» Work instructions
Find each line with the word "scene" and copy it.
::: Provided data :::
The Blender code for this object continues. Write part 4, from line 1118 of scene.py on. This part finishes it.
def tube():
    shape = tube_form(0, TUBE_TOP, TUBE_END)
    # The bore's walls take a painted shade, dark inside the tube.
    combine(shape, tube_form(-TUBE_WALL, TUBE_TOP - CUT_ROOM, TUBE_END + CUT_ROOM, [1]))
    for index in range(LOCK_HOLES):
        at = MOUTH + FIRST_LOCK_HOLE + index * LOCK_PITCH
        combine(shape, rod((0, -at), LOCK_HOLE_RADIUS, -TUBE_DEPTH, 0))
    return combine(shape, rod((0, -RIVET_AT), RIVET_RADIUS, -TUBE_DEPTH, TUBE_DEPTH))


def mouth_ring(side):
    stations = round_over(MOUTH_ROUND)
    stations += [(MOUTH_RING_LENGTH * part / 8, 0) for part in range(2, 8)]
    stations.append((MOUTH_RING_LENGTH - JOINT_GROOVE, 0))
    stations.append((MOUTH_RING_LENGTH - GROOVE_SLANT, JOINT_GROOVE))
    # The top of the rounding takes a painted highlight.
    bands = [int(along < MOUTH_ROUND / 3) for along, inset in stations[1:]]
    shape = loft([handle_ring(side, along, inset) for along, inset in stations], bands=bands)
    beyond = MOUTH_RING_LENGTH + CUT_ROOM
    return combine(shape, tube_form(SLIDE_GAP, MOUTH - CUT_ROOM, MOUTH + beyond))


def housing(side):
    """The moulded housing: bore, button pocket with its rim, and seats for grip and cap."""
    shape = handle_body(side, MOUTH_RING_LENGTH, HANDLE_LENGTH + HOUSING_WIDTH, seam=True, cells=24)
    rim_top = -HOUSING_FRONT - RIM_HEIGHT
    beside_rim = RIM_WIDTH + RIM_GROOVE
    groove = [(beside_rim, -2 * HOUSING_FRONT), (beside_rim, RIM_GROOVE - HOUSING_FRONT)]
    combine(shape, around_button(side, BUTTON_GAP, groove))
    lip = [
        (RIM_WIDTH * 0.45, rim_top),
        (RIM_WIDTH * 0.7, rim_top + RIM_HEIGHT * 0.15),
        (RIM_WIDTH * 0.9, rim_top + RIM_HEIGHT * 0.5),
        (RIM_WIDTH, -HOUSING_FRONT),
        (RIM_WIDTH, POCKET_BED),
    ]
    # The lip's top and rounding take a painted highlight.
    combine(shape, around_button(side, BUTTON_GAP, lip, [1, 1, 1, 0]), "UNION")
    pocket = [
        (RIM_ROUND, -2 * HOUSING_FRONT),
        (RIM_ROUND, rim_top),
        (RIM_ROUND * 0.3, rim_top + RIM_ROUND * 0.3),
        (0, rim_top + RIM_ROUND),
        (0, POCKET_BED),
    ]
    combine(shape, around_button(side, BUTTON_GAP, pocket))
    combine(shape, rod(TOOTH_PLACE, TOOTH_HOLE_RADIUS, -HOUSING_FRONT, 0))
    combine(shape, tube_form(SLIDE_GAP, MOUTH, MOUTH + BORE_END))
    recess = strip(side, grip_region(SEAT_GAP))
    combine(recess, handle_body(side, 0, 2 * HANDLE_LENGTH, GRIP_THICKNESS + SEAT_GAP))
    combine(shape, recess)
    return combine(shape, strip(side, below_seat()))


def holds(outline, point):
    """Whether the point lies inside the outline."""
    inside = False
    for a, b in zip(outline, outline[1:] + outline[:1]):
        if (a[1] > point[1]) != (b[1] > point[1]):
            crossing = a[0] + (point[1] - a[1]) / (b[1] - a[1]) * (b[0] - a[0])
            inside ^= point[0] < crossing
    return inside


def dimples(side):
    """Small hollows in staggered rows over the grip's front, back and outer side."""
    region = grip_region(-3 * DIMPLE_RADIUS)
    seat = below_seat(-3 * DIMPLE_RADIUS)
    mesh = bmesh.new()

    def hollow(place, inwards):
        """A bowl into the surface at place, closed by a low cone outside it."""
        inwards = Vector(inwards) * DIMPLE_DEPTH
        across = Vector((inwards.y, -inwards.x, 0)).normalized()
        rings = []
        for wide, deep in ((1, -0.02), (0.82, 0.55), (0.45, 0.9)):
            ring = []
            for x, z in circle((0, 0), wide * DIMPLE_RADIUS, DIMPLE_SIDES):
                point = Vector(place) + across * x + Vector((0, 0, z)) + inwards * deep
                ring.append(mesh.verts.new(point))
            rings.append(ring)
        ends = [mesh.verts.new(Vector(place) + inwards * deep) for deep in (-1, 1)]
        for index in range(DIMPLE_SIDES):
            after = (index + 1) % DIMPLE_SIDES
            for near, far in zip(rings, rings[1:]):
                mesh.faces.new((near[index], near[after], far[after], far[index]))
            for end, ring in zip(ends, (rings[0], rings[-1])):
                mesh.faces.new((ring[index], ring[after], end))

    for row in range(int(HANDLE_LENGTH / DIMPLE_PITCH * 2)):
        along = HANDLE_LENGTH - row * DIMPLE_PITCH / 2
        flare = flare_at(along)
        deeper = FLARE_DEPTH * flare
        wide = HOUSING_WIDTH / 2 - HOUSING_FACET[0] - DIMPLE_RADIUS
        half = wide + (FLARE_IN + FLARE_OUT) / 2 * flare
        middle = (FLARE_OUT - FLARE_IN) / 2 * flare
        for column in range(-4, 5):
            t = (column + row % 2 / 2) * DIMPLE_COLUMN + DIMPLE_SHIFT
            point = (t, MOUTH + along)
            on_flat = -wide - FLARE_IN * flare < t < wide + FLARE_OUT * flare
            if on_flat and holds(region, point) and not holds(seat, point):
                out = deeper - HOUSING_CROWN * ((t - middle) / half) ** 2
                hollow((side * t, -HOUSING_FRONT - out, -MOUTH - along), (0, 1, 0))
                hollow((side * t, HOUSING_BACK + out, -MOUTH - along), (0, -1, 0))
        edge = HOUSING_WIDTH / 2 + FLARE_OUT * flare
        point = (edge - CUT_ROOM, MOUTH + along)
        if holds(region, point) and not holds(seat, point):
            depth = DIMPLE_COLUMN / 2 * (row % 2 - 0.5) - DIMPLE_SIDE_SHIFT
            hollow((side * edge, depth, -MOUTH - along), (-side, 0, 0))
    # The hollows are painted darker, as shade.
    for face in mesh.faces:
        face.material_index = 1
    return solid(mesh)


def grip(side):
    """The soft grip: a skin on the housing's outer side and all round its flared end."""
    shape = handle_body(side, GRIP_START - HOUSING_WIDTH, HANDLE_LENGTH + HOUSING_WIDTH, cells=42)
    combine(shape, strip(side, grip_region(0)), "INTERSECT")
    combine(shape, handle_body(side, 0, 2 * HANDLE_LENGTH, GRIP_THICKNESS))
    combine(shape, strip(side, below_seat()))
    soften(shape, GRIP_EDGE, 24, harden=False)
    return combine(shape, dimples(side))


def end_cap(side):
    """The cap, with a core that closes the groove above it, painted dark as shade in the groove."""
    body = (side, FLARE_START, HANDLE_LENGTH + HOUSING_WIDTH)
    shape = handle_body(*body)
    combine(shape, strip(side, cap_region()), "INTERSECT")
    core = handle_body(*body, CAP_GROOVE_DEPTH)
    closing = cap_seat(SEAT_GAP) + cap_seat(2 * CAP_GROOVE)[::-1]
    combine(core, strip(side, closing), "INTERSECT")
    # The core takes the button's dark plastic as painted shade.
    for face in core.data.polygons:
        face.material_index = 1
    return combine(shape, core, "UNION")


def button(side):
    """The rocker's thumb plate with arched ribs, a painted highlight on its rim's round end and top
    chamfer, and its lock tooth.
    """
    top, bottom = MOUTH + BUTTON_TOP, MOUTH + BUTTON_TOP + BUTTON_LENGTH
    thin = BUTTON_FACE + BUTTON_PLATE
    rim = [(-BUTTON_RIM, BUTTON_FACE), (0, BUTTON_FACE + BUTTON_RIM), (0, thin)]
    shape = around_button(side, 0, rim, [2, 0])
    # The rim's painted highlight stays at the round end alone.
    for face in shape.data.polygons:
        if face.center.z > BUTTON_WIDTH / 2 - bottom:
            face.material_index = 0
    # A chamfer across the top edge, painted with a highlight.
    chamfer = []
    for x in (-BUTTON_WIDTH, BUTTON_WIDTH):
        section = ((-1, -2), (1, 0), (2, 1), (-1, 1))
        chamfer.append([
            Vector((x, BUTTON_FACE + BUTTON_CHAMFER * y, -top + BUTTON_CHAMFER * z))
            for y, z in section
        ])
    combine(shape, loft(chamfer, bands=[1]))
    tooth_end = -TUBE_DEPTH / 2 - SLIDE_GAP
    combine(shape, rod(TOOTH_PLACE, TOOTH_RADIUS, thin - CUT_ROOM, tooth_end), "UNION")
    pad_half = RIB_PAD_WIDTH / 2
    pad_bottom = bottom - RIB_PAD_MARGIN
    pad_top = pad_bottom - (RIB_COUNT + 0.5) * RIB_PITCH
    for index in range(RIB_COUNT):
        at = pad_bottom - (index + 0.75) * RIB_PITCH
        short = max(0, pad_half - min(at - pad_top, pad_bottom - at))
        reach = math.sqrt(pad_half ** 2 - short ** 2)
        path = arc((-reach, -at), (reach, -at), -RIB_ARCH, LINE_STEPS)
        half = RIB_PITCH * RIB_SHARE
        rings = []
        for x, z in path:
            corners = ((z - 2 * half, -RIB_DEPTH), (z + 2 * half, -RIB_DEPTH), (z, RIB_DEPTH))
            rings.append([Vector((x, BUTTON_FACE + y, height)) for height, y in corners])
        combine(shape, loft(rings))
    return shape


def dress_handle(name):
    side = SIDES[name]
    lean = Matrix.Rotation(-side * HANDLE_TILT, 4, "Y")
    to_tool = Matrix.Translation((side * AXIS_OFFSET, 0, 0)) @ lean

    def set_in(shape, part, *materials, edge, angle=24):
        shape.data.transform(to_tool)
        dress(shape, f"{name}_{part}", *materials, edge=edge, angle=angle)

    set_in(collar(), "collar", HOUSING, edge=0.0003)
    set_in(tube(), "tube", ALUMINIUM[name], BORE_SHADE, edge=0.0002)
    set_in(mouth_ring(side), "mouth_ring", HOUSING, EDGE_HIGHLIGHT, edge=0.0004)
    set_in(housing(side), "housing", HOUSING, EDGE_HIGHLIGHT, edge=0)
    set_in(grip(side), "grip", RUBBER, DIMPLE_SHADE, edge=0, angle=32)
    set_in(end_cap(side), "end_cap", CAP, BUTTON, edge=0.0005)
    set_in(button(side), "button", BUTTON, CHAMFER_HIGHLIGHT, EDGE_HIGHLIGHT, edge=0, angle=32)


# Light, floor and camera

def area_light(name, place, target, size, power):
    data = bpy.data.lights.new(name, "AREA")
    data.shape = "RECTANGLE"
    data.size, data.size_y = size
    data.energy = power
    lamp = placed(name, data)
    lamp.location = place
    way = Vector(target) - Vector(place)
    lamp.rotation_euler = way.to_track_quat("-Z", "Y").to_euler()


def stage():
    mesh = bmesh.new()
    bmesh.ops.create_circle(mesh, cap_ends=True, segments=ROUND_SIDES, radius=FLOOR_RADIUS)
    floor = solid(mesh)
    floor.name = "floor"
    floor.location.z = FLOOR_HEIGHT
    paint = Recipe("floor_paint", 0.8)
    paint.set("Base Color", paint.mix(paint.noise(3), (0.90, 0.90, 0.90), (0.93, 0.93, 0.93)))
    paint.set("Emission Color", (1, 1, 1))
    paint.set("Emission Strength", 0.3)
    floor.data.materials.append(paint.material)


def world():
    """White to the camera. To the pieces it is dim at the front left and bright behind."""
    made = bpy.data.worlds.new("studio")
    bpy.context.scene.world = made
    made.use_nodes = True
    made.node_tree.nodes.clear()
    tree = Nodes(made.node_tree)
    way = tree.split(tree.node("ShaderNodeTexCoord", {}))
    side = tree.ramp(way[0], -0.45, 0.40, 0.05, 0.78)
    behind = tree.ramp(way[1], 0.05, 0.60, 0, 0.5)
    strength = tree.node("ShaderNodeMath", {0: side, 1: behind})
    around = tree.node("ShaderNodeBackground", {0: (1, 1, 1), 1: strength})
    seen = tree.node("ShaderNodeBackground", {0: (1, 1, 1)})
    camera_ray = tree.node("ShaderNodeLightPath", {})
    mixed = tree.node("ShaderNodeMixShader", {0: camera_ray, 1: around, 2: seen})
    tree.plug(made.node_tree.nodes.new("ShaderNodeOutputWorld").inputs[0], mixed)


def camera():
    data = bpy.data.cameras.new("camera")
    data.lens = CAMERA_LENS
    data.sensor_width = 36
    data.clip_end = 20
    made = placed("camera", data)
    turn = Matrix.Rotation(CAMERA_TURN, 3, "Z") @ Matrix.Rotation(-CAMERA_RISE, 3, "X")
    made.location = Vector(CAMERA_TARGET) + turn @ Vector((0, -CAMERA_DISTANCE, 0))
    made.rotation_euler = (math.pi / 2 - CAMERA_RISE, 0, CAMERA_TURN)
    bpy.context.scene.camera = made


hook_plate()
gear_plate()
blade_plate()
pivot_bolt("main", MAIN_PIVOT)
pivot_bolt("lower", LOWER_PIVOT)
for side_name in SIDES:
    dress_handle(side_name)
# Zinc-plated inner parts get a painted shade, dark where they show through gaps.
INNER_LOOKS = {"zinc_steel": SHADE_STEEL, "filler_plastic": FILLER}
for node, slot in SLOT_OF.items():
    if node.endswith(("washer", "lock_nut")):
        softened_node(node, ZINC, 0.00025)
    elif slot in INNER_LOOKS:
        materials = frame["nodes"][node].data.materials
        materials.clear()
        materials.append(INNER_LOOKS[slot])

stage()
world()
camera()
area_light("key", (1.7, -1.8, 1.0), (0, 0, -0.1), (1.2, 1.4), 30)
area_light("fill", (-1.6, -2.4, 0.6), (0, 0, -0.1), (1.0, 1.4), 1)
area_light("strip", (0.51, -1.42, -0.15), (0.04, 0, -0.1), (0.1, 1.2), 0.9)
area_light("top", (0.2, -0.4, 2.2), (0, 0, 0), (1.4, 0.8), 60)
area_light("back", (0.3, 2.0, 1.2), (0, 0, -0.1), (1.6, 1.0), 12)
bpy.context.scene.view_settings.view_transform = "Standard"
:::
» Output
The Blender code for this object continues. Write part 4, from line 1118 of scene.py on. This part finishes it.
    bpy.context.scene.world = made
    bpy.context.scene.camera = made
bpy.context.scene.view_settings.view_transform = "Standard"